#### Written task:
Nothing but the lines from the one containing "build_surround(parts)" down to the one containing "way = Vector(end) - start", both included, should be echoed, and each exactly as it stands.
***** Dataset records *****
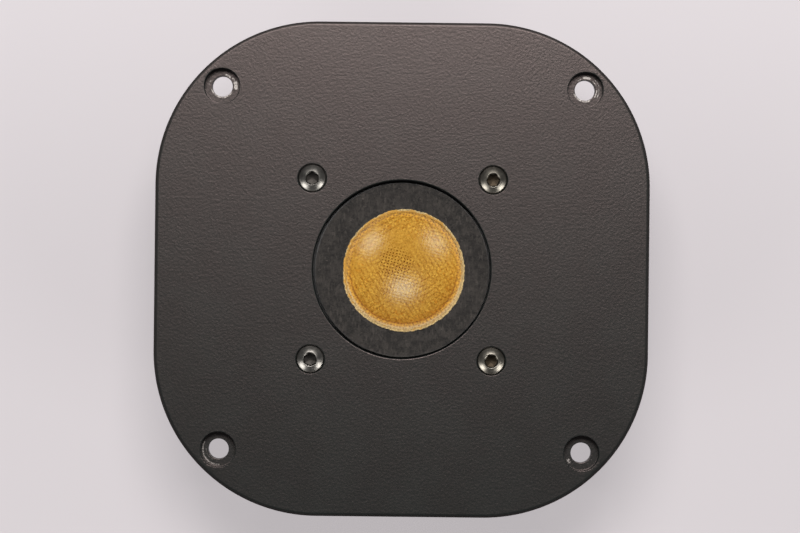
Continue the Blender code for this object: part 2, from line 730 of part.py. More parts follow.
# ---------------------------------------------------------------- terminals and leads
def build_terminal_board(parts, cutters):
    """Insulating board with two pockets for the eyelets and a hole for its screw."""
    board = rounded_slab(
        "terminal_board",
        BOARD_WIDTH,
        BOARD_LENGTH,
        BOARD_Z,
        BOARD_TOP,
        BOARD_CORNER_RADIUS,
        4,
        parts,
    )
    board.location.y = BOARD_Y - BOARD_LENGTH / 2
    low = BOARD_Z - THROUGH
    high = BOARD_TOP + GLUE_LINE / 2
    pocket = BOARD_TOP - EYELET_POCKET_DEPTH
    shank = EYELET_RADIUS + EYELET_GAP
    flange = EYELET_FLANGE_RADIUS + EYELET_GAP
    section = [(0, low), (shank, low), (shank, pocket), (flange, pocket), (flange, high), (0, high)]
    for side, x in LEAD_X.items():
        seat = turned(f"eyelet_seat_cutter_{side}", section, cutters, HIDDEN_STEPS)
        cut(board, place(seat, x, EYELET_Y))
    radius = BOARD_SCREW_SHANK_RADIUS + 2 * THREAD_GAP
    hole = turned(
        "board_hole_cutter",
        [(0, low), (radius, low), (radius, high), (0, high)],
        cutters,
        HIDDEN_STEPS,
    )
    cut(board, place(hole, 0, BOARD_SCREW_Y))
    dress(board, "brown_board")


def build_terminal(side, parts, cutters):
    """L-shaped tab under the board: a foot held by the eyelet and a blade that points to the rear."""
    x = LEAD_X[side]
    half = TAB_WIDTHS[side] / 2
    top = BOARD_Z - SEAT_GAP
    bottom = top - TAB_THICKNESS
    tip = top - TAB_BLADE_LENGTH
    inner = BOARD_Y - TAB_MARGIN
    outer = inner - TAB_FOOT_LENGTH
    outline = [
        (inner, top),
        (outer, top),
        (outer, tip),
        (outer + TAB_THICKNESS, tip),
        (outer + TAB_THICKNESS, bottom),
        (inner, bottom),
    ]
    shape = bmesh.new()
    face = shape.faces.new([shape.verts.new((x - half, y, z)) for y, z in outline])
    swept = bmesh.ops.extrude_face_region(shape, geom=[face])
    moved = [v for v in swept["geom"] if isinstance(v, bmesh.types.BMVert)]
    bmesh.ops.translate(shape, vec=(2 * half, 0, 0), verts=moved)
    tips = [
        e
        for e in shape.edges
        if all(v.co.z < tip + MERGE for v in e.verts) and e.verts[0].co.x == e.verts[1].co.x
    ]
    bmesh.ops.bevel(shape, geom=tips, offset=TAB_TIP_CHAMFER, segments=1, affect="EDGES")
    tab = add_mesh(f"terminal_tab_{side}", shape, parts)
    radius = EYELET_RADIUS + EYELET_GAP
    hole = turned(
        f"tab_eyelet_cutter_{side}",
        [
            (0, bottom - THROUGH),
            (radius, bottom - THROUGH),
            (radius, top + THROUGH),
            (0, top + THROUGH),
        ],
        cutters,
        HIDDEN_STEPS,
    )
    cut(tab, place(hole, x, EYELET_Y))
    shape = bmesh.new()
    bmesh.ops.create_cone(
        shape,
        cap_ends=True,
        segments=HIDDEN_STEPS,
        radius1=TAB_HOLE_RADIUS,
        radius2=TAB_HOLE_RADIUS,
        depth=TAB_THICKNESS + 2 * THROUGH,
        matrix=Matrix.Translation((x, outer + TAB_THICKNESS / 2, tip + TAB_HOLE_SETBACK))
        @ Matrix.Rotation(math.pi / 2, 4, "X"),
    )
    cut(tab, add_mesh(f"tab_detent_cutter_{side}", shape, cutters))
    dress(tab, "tinned_brass")


def build_eyelet(side, parts):
    """Hollow rivet: its front flange in the board's pocket, its rear flange under the tab's foot."""
    front = BOARD_TOP - EYELET_POCKET_DEPTH + SEAT_GAP
    rear = BOARD_Z - 2 * SEAT_GAP - TAB_THICKNESS
    section = [
        (EYELET_BORE_RADIUS, rear - EYELET_FLANGE_THICKNESS),
        (EYELET_FLANGE_RADIUS, rear - EYELET_FLANGE_THICKNESS),
        (EYELET_FLANGE_RADIUS, rear),
        (EYELET_RADIUS, rear),
        (EYELET_RADIUS, front),
        (EYELET_FLANGE_RADIUS, front),
        (EYELET_FLANGE_RADIUS, front + EYELET_FLANGE_THICKNESS),
        (EYELET_BORE_RADIUS, front + EYELET_FLANGE_THICKNESS),
    ]
    eyelet = turned(f"terminal_eyelet_{side}", section, parts, HIDDEN_STEPS)
    place(eyelet, LEAD_X[side], EYELET_Y)
    dress(eyelet, "tinned_brass")


def build_lead(side, parts):
    """Flexible lead: up from the coil, out over the top plate through the channels, down to its tab."""
    x = LEAD_X[side]

    def outward(radius):
        return -math.sqrt(radius**2 - x**2)

    start = FORMER_OUTER + SEAT_GAP + LEAD_RADIUS
    foot = BOARD_Y - TAB_MARGIN + SEAT_GAP + LEAD_RADIUS
    foot_z = BOARD_Z - SEAT_GAP - TAB_THICKNESS / 2
    fall = -(MOTOR_RADIUS + BOARD_SETBACK / 2)
    route = [
        (outward(start), WINDING_TOP + LEAD_RISE),
        (outward(start), TOP_PLATE_FRONT - LEAD_LIFT),
        (outward(start + LEAD_LIFT), LEAD_Z - LEAD_LIFT / 4),
        (outward(GAP_RADIUS + 2 * LEAD_LIFT), LEAD_Z),
        (-ROLL_OUTER, LEAD_Z),
        (-RING_OUTER, LEAD_Z),
        (-(RING_OUTER + MOTOR_RADIUS) / 2, LEAD_Z),
        (fall + LEAD_LIFT * 4, LEAD_Z),
        (fall, LEAD_Z - LEAD_LIFT * 2),
        (fall, (LEAD_Z + foot_z) / 2),
        (fall - LEAD_LIFT, foot_z + LEAD_LIFT),
        (foot, foot_z),
    ]
    points = smooth_route([Vector((x, y, z)) for y, z in route], 2)
    dress(wire(f"coil_lead_{side}", points, LEAD_RADIUS, parts), "copper_wire")


def main():
    clear_scene()
    parts = new_collection("car_tweeter")
    cutters = new_collection("cutters")
    build_faceplate(parts, cutters)
    build_felt_ring(parts, cutters)
    build_suspension_ring(parts, cutters)
    build_surround(parts)
    build_dome(parts)
    build_former(parts)
    build_winding(parts)
    build_top_plate(parts, cutters)
    build_magnet(parts)
    build_back_plate(parts)
    build_pole_piece(parts)
    build_damping_felt(parts)
    build_face_screws(parts, cutters)
    build_terminal_board(parts, cutters)
    build_board_screw(parts, cutters)
    for side in LEAD_X:
        build_terminal(side, parts, cutters)
        build_eyelet(side, parts)
        build_lead(side, parts)


main()
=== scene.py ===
"""Finish for an inverted-dome car tweeter: fine surfaces and materials round its solid model.

Every piece is a surface worked out on a grid, in metres, with +Z towards the listener.
"""

import math

import bmesh
import bpy
import numpy as np
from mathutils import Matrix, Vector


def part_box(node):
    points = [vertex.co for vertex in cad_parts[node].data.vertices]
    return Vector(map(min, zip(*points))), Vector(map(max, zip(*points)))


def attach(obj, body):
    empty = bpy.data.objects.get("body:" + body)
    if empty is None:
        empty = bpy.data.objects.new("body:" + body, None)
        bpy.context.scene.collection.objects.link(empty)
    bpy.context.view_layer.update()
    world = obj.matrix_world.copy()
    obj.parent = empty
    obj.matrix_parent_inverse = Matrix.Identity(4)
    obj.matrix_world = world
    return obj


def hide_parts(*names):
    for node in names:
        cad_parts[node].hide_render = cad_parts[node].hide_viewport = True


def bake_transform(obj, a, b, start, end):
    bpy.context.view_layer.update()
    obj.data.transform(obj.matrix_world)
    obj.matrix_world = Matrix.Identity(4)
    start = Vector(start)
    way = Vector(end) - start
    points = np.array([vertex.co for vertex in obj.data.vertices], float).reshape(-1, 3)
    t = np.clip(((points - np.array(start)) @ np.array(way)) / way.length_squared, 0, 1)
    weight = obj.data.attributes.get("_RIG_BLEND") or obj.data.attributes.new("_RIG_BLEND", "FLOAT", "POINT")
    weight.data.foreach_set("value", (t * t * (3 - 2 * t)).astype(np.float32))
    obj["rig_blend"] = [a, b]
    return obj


bl_info = {
    "name": "Car Tweeter",
    "version": (1, 0, 0),
    "blender": (4, 5, 0),
    "location": "View3D > Sidebar > Tweeter",
    "description": "Builds the finished surfaces of an inverted-dome car tweeter",
    "category": "Object",
}

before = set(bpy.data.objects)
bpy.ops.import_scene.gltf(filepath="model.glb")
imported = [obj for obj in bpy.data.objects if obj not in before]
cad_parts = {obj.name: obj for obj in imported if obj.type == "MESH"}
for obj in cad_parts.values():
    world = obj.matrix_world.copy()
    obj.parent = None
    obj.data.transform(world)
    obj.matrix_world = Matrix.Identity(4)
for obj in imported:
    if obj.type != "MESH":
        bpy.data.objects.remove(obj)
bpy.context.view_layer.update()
MM = 0.001
MERGE = 1e-7
TAU = 2 * math.pi
ARC_STEPS = 5


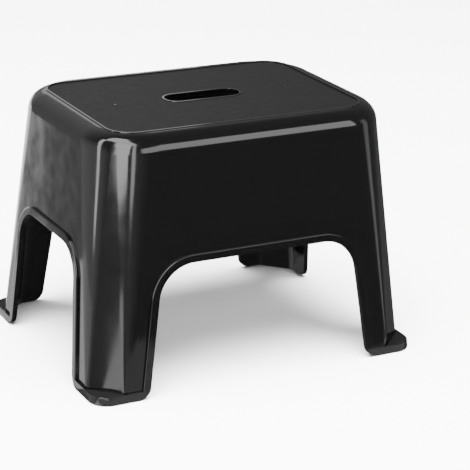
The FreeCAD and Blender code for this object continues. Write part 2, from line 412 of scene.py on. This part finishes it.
# %% [markdown]
# No moulded edge is knife sharp: the tool's corners are eased so that the plastic fills them and hands
# don't catch. Every outward edge gets a small bevel, which also draws the thin bright lines on a glossy
# part. The ribs' lower edges are left crisp, as they are in the hidden half of a mould.

# %% Eased edges
EASE = 0.45


def is_outward_edge(edge):
    on_ribs = all(abs(vert.co.z - rib_low) < 0.1 for vert in edge.verts)
    return edge.is_manifold and edge.is_convex and edge.calc_face_angle() > math.radians(24) and not on_ribs


bm = bmesh.new()
bm.from_mesh(moulding.data)
bmesh.ops.scale(bm, vec=(1000, 1000, 1000), verts=bm.verts)
bmesh.ops.remove_doubles(bm, verts=bm.verts, dist=0.02)
bmesh.ops.dissolve_degenerate(bm, edges=bm.edges, dist=0.02)
sharp = [edge for edge in bm.edges if is_outward_edge(edge)]
bmesh.ops.bevel(bm, geom=sharp, offset=EASE, offset_type="OFFSET", affect="EDGES", segments=2, profile=0.5,
                material=-1, clamp_overlap=False, loop_slide=True)
bmesh.ops.remove_doubles(bm, verts=bm.verts, dist=0.01)
# where a bevel runs out beside the base, it can leave a slit of up to 0.2 mm
bmesh.ops.holes_fill(bm, edges=[edge for edge in bm.edges if edge.is_boundary], sides=0)
bmesh.ops.recalc_face_normals(bm, faces=bm.faces)
still_open = sum(1 for edge in bm.edges if not edge.is_manifold)
bmesh.ops.scale(bm, vec=(MM, MM, MM), verts=bm.verts)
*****
#### Response:
    build_surround(parts)
    build_dome(parts)
    build_former(parts)
    build_winding(parts)
    build_top_plate(parts, cutters)
    build_magnet(parts)
    build_back_plate(parts)
    build_pole_piece(parts)
    build_damping_felt(parts)
    build_face_screws(parts, cutters)
    build_terminal_board(parts, cutters)
    build_board_screw(parts, cutters)
    for side in LEAD_X:
        build_terminal(side, parts, cutters)
        build_eyelet(side, parts)
        build_lead(side, parts)


main()
=== scene.py ===
"""Finish for an inverted-dome car tweeter: fine surfaces and materials round its solid model.

Every piece is a surface worked out on a grid, in metres, with +Z towards the listener.
"""

import math

import bmesh
import bpy
import numpy as np
from mathutils import Matrix, Vector


def part_box(node):
    points = [vertex.co for vertex in cad_parts[node].data.vertices]
    return Vector(map(min, zip(*points))), Vector(map(max, zip(*points)))


def attach(obj, body):
    empty = bpy.data.objects.get("body:" + body)
    if empty is None:
        empty = bpy.data.objects.new("body:" + body, None)
        bpy.context.scene.collection.objects.link(empty)
    bpy.context.view_layer.update()
    world = obj.matrix_world.copy()
    obj.parent = empty
    obj.matrix_parent_inverse = Matrix.Identity(4)
    obj.matrix_world = world
    return obj


def hide_parts(*names):
    for node in names:
        cad_parts[node].hide_render = cad_parts[node].hide_viewport = True


def bake_transform(obj, a, b, start, end):
    bpy.context.view_layer.update()
    obj.data.transform(obj.matrix_world)
    obj.matrix_world = Matrix.Identity(4)
    start = Vector(start)
    way = Vector(end) - start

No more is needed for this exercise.